The global shift towards health and wellness has put the entire beer category under pressure. Are we witnessing a radical category culture shift?

There are two things happening, and both are good. One is premiumization and the shift towards more conscious consumption and openness for new propositions, which is good for us because consumers appreciate value and quality. The second is that zero and low-alcohol is growing significantly. Heineken 0.0 has become the biggest zero alcohol beer in Europe. The beauty of 0.0 is that it is a healthy alternative for alcohol – and it’s completely natural, not sweetened, and low in calories.

Today, consumers expect their brands to take a stand and have a purpose. How are you managing this at Heineken?  

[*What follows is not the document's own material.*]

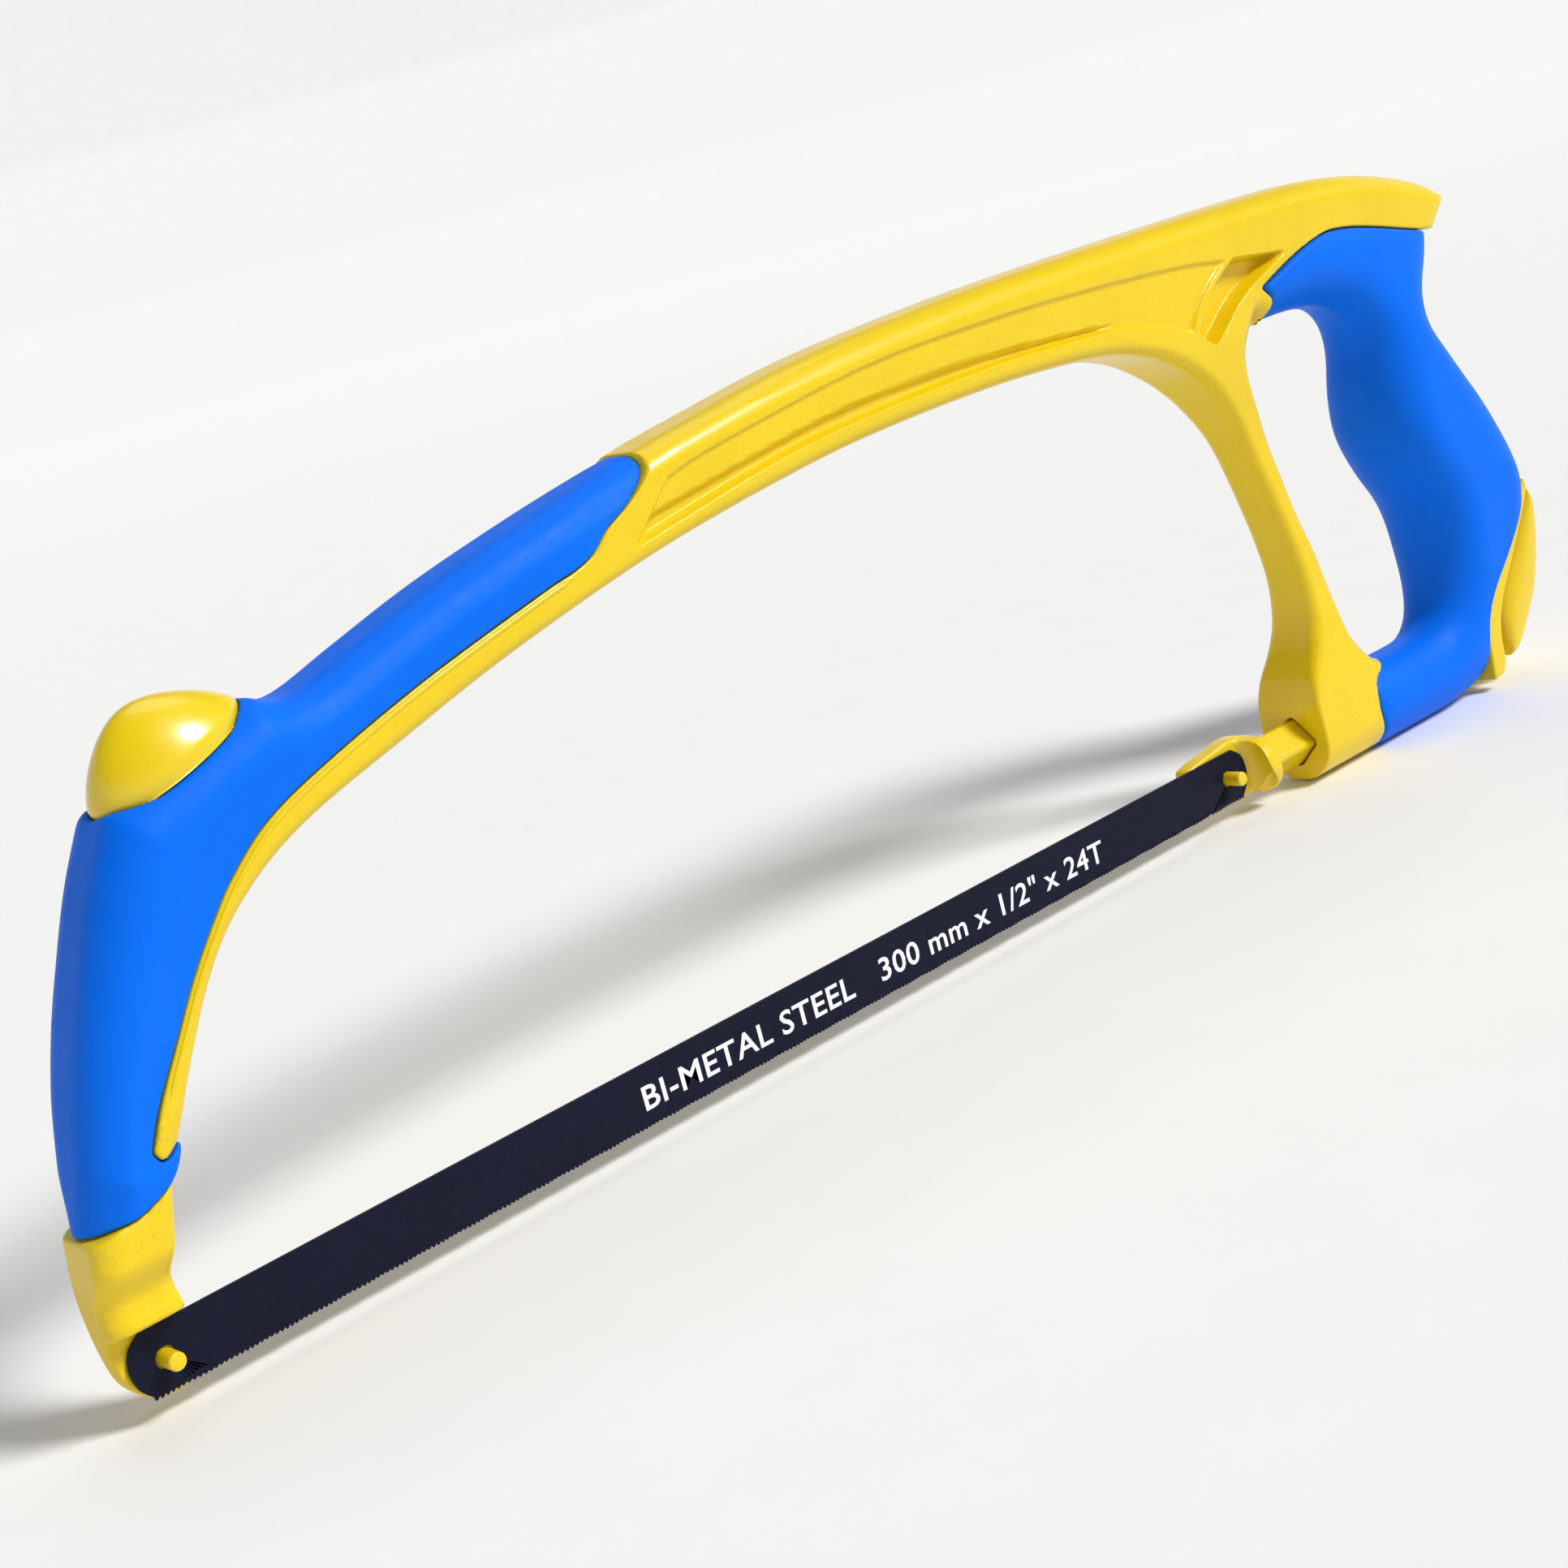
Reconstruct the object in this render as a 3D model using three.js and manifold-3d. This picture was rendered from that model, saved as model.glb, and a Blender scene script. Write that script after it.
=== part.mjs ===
// Hacksaw with a die-cast bow, moulded grips, and a cam lever that tensions a 300 mm blade.
// Millimetres. Everything is drawn in the saw's own side view first: X runs along the blade from
// the front pin to the handle, Z rises from the teeth to the bow, Y is the thickness, and the
// origin is the middle of the front blade pin. The last group then sets the saw over its origin.
import * as THREE from 'three';
import { mergeVertices } from 'three/addons/utils/BufferGeometryUtils.js';
import Module from 'manifold-3d';

const wasm = await Module();
wasm.setup();

// ---- driving dimensions -------------------------------------------------------------------
const CLEARANCE = 0.3; // between neighbouring pieces
const THROUGH = 40; // half length of a cutter that passes right through

const HOLE_PITCH = 300; // between the blade's two holes
const BLADE = { height: 12.7, thickness: 0.65, teethPerInch: 24, toothDepth: 0.65 };
const BLADE_HOLE_RADIUS = 2.15;
const PIN = { radius: 1.75, outside: 4.8, inside: 5.6 };
const BLADE_PLAY = 0.2; // how far the rear pin sits behind its hole's middle when tight

const BOW_HALF_WIDTH = 10.2;
const ARM_GRIP_HALF_WIDTH = 12.6;
const REAR_GRIP_HALF_WIDTH = 15.4;
const ARM_CORE = { halfWidth: 8.0, inset: 2.8 };
const TIP_HALF_WIDTH = 8.2;
const POST_HALF_WIDTH = 5.6;
const HANDLE_CORE = { halfWidth: 7.3, inset: 3.5 };

const BOSS = { front: 327.5, radius: 10.3 };
const SHANK = { side: 8.8, corner: 1.3, front: 311.4, back: 348 };
const SOCKET = { side: 9.7, back: 352 };
const COLLAR = { radius: 7.5, front: 310.8, back: 312.4 };
const ROD = { radius: 2.5, front: 344, past: 4.1 };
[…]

We have defined that quite clearly for ourselves. The purpose of our brand is to bring people together over beer. That is about inclusiveness and diversity. We often say here: We see differences in people as a reason to party, not as a reason to fight. But we do sell alcohol, and here we have a big responsibility. We have very explicit communication and activities to promote responsible consumption and never drinking and driving. We have chosen to use the power and tone of voice of the brand to influence people’s behaviour. We invest 10% of all media money in “Enjoy Heineken Responsibly” and “When you drive, never drink” campaigns. It’s a positive approach to making moderation and not drinking and driving cool. If we get it right, consumers appreciate our brand even more.